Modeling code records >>
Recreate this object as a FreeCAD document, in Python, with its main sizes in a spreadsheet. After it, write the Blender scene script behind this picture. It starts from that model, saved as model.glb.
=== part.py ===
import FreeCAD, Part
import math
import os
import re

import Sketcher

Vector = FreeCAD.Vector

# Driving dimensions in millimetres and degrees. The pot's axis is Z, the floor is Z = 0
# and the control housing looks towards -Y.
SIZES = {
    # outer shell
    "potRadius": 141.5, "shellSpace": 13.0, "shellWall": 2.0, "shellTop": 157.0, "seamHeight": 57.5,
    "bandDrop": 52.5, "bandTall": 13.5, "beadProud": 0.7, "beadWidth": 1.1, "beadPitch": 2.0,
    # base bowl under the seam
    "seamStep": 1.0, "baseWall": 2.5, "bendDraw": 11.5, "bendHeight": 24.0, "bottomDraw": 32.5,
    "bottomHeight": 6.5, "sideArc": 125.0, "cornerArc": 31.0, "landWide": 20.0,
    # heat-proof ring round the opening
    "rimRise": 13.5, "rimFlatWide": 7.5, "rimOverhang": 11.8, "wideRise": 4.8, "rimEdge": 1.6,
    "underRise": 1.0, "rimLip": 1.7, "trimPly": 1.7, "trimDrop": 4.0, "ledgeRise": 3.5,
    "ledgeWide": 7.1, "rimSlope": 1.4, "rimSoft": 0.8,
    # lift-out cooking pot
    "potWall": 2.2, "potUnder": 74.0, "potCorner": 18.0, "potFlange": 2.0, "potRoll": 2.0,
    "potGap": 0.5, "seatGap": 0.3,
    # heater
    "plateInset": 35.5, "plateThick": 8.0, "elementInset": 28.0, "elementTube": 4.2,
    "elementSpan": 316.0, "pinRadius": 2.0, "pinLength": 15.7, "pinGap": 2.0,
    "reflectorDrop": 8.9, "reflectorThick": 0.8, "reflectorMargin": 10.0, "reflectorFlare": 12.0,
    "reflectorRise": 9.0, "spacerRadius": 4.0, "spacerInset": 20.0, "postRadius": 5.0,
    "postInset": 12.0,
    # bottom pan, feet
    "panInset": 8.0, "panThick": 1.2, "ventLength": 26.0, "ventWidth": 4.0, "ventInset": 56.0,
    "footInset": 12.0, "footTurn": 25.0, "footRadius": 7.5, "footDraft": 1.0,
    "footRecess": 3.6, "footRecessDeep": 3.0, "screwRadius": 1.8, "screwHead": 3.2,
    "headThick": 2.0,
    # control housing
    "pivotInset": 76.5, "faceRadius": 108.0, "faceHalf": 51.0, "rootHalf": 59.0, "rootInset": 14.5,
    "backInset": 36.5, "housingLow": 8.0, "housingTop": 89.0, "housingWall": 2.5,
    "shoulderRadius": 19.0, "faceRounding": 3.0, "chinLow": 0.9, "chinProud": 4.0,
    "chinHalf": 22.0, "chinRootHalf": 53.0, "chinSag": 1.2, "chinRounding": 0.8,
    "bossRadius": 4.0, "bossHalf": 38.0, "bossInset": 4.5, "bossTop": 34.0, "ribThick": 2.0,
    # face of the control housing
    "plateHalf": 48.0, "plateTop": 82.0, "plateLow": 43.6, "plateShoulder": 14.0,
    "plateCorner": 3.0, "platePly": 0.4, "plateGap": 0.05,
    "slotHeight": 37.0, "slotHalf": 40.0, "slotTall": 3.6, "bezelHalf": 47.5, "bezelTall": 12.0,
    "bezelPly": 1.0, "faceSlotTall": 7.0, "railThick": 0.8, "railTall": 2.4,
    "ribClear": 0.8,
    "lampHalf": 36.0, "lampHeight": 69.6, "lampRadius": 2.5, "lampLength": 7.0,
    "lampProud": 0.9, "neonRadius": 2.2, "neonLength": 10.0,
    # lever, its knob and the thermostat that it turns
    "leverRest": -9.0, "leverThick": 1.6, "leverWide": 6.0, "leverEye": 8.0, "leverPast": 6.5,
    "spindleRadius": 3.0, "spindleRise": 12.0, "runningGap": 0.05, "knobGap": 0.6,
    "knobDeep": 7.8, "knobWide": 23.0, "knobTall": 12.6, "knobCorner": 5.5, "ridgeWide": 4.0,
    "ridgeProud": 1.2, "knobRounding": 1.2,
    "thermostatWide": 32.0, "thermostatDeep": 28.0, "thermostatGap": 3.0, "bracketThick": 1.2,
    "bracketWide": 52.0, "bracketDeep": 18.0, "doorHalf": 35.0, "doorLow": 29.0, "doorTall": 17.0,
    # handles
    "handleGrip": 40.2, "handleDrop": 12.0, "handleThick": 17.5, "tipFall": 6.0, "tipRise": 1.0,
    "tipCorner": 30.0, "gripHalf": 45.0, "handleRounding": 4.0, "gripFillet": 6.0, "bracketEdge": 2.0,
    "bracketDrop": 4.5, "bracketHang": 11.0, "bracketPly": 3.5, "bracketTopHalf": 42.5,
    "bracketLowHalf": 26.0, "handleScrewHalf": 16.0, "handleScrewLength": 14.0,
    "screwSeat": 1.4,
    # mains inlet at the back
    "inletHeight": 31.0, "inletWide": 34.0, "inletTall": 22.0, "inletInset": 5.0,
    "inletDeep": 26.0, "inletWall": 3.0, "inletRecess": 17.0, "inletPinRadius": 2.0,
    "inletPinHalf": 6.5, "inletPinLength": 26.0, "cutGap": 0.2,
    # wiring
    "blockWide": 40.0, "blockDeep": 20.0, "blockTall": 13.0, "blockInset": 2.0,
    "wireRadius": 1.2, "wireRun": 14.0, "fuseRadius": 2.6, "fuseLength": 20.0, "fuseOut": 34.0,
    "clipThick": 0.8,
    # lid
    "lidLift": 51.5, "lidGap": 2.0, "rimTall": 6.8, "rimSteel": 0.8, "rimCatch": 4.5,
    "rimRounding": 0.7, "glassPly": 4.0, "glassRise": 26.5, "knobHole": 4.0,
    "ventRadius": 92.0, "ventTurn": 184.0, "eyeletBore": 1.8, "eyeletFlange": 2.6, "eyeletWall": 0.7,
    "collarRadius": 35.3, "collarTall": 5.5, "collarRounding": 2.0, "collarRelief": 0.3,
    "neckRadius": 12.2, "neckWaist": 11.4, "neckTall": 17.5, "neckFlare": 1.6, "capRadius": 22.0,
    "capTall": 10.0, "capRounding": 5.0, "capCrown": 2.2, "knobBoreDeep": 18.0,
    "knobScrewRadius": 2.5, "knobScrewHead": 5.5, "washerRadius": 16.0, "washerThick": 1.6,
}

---

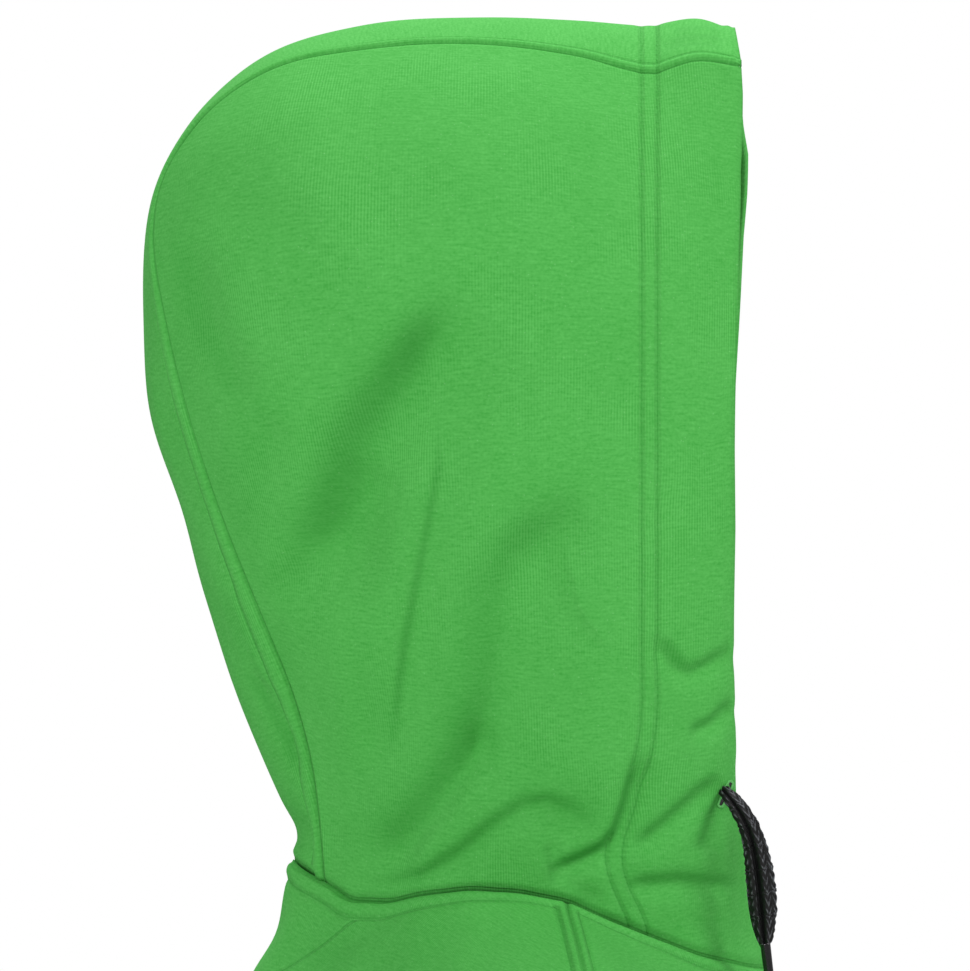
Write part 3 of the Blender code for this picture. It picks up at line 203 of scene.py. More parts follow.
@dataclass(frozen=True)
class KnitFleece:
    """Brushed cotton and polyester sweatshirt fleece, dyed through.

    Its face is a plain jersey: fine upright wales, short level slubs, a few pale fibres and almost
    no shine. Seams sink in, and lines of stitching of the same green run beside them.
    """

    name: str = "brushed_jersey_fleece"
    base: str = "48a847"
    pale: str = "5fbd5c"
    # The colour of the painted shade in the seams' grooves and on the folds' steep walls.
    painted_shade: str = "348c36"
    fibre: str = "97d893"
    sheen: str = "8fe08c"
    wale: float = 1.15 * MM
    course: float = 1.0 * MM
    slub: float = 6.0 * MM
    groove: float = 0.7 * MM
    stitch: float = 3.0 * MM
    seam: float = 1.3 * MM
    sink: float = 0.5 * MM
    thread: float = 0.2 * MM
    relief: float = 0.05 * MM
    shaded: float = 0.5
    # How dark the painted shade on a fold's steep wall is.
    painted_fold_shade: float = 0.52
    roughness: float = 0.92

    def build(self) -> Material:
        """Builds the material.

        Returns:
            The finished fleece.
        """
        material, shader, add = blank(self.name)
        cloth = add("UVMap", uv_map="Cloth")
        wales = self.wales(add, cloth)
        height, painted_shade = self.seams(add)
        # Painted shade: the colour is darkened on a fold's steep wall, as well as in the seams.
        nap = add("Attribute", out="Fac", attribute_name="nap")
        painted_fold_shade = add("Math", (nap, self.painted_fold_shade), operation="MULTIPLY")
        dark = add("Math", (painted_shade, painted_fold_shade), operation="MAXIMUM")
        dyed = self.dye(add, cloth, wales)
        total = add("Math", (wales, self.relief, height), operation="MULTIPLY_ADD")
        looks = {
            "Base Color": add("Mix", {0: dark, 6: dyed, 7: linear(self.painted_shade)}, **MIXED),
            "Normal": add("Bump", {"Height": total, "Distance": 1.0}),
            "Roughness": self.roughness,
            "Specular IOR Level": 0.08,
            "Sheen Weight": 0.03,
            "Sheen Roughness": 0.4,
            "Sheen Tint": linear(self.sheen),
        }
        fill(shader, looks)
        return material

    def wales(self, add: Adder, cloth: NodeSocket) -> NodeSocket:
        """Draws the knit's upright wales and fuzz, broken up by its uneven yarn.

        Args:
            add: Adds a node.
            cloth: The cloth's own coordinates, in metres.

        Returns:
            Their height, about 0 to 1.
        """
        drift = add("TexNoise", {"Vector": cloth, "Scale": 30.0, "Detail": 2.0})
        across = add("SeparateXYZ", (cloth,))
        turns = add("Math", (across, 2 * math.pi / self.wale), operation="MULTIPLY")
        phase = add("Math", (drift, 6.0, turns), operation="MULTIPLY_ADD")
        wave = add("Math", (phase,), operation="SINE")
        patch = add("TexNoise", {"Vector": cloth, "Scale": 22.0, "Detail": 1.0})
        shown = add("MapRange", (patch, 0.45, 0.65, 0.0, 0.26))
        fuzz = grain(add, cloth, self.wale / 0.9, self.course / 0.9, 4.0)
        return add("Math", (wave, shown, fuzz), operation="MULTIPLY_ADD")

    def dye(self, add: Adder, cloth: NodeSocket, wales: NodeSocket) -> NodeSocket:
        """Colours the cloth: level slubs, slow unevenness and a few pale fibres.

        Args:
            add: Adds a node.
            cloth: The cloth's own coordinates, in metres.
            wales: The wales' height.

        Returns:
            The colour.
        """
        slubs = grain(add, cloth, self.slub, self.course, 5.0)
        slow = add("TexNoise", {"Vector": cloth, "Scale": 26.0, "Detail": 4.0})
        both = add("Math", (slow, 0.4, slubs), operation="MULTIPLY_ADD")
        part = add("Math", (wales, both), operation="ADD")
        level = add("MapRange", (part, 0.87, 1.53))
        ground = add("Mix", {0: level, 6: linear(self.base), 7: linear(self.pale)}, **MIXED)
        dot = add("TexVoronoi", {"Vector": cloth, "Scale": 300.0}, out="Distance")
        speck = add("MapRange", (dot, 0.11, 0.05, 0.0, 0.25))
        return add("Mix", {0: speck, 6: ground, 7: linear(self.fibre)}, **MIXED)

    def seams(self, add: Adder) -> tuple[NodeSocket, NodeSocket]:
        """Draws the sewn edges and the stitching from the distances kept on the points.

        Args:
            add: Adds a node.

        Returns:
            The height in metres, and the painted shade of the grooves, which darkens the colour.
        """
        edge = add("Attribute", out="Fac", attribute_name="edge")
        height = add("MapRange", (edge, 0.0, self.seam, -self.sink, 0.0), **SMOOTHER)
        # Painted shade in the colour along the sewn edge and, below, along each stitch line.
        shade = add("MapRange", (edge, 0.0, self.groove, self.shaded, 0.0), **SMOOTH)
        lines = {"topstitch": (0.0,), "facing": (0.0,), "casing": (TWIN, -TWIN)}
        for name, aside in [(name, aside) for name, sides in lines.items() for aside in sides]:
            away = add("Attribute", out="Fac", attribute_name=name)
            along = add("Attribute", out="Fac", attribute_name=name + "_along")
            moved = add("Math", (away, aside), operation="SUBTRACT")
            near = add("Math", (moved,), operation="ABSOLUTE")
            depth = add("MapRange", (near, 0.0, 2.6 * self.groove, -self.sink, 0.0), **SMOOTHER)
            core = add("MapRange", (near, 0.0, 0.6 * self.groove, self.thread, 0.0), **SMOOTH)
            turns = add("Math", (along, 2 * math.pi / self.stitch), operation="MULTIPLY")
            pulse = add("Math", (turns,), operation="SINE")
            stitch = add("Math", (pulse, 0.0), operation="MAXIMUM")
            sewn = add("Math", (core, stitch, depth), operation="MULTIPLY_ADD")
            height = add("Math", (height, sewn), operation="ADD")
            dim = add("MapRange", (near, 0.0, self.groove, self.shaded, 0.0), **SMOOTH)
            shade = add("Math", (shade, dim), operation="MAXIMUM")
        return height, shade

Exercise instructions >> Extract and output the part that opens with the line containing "Write part 3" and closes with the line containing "fleece, dyed through.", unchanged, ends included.

Response to the task >>
Write part 3 of the Blender code for this picture. It picks up at line 203 of scene.py. More parts follow.
@dataclass(frozen=True)
class KnitFleece:
    """Brushed cotton and polyester sweatshirt fleece, dyed through.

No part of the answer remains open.